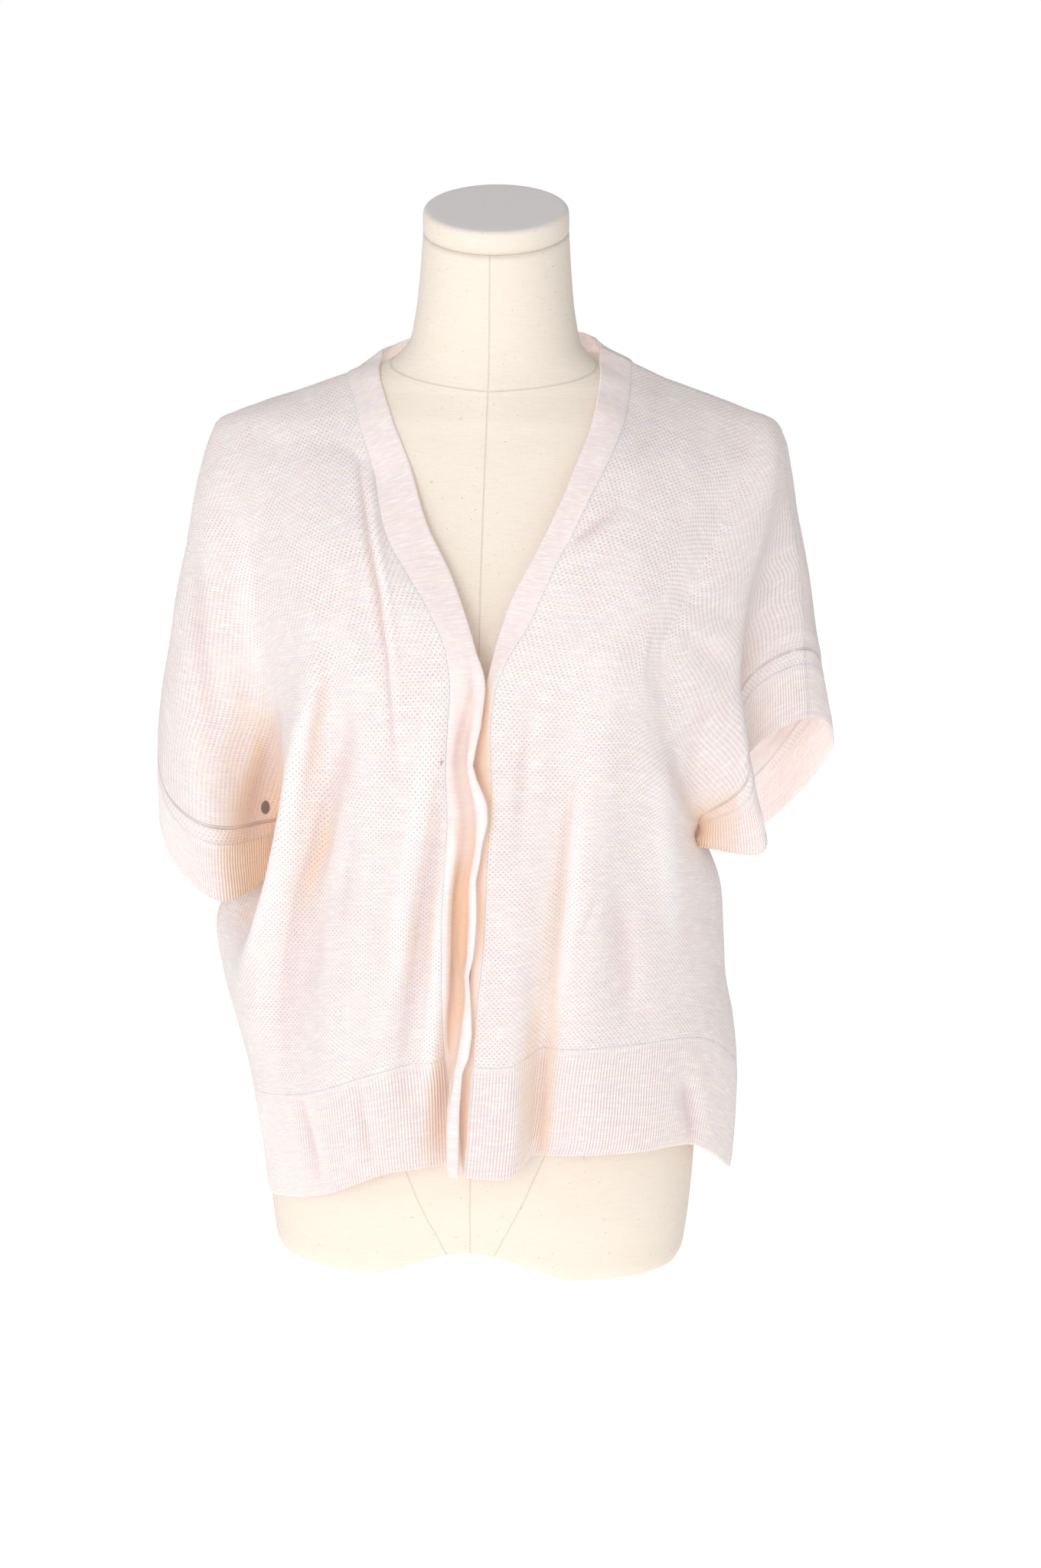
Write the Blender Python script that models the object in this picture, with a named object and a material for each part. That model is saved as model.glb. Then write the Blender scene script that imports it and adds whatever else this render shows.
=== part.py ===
"""Knit cardigan with short dolman sleeves, worn by a limbless dress form.

The wearer faces -Y, the wearer's left hand is on the +X side and the form
stands on Z = 0.  All the cloth follows lines that run from the shoulder
down to the hem.  Each line is one row of a table, in millimetres.
"""

import bpy
import math
from mathutils import Vector
from mathutils.bvhtree import BVHTree

MM = 0.001

# Shift that brings the middle of the whole object over the origin
FRAME_SHIFT = (-0.0032, 0.0053, 0.0)

# Walls, gaps and depths in metres
BODY_HALF = 0.0008
RIB_HALF = 0.0010
BAND_HALF = 0.0013
SEAM_HALF = 0.00017
FORM_CLEARANCE = 0.0009
HEM_DEPTH = 0.082
RIB_RAISE = 0.0006
RIBS_PER_COLUMN = 2

# Dress form
FORM_SIDES = 48
CROTCH_RISE = 0.020
CROTCH_HALF_WIDTH = 0.075
CROTCH_FADE = 0.050
BUST_HALF_SPACING = 0.084
BUST_HEIGHT = 0.452
BUST_DEPTH = 0.037
BUST_RADIUS = 0.037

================

Only lines that contain the word "part" are wanted; copy each of them.

RESPONSE:
Write the Blender Python script that models the object in this picture, with a named object and a material for each part. That model is saved as model.glb. Then write the Blender scene script that imports it and adds whatever else this render shows.
=== part.py ===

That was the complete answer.